Make an exact copy of the listing below.

[start]

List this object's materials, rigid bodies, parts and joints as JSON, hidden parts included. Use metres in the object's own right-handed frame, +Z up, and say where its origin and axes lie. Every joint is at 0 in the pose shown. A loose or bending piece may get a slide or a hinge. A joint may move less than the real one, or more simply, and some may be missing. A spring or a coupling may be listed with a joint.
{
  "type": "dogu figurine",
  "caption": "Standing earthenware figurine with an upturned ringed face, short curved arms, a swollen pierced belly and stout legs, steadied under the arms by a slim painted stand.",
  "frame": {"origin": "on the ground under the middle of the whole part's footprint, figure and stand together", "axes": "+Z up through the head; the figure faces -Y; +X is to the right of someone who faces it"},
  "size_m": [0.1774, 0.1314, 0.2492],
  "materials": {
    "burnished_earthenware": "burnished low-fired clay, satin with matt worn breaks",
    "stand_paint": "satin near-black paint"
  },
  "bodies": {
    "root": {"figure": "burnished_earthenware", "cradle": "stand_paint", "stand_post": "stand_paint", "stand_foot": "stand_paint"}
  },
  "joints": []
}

[end]

# Answer
List this object's materials, rigid bodies, parts and joints as JSON, hidden parts included. Use metres in the object's own right-handed frame, +Z up, and say where its origin and axes lie. Every joint is at 0 in the pose shown. A loose or bending piece may get a slide or a hinge. A joint may move less than the real one, or more simply, and some may be missing. A spring or a coupling may be listed with a joint.
{
  "type": "dogu figurine",
  "caption": "Standing earthenware figurine with an upturned ringed face, short curved arms, a swollen pierced belly and stout legs, steadied under the arms by a slim painted stand.",
  "frame": {"origin": "on the ground under the middle of the whole part's footprint, figure and stand together", "axes": "+Z up through the head; the figure faces -Y; +X is to the right of someone who faces it"},
  "size_m": [0.1774, 0.1314, 0.2492],
  "materials": {
    "burnished_earthenware": "burnished low-fired clay, satin with matt worn breaks",
    "stand_paint": "satin near-black paint"
  },
  "bodies": {
    "root": {"figure": "burnished_earthenware", "cradle": "stand_paint", "stand_post": "stand_paint", "stand_foot": "stand_paint"}
  },
  "joints": []
}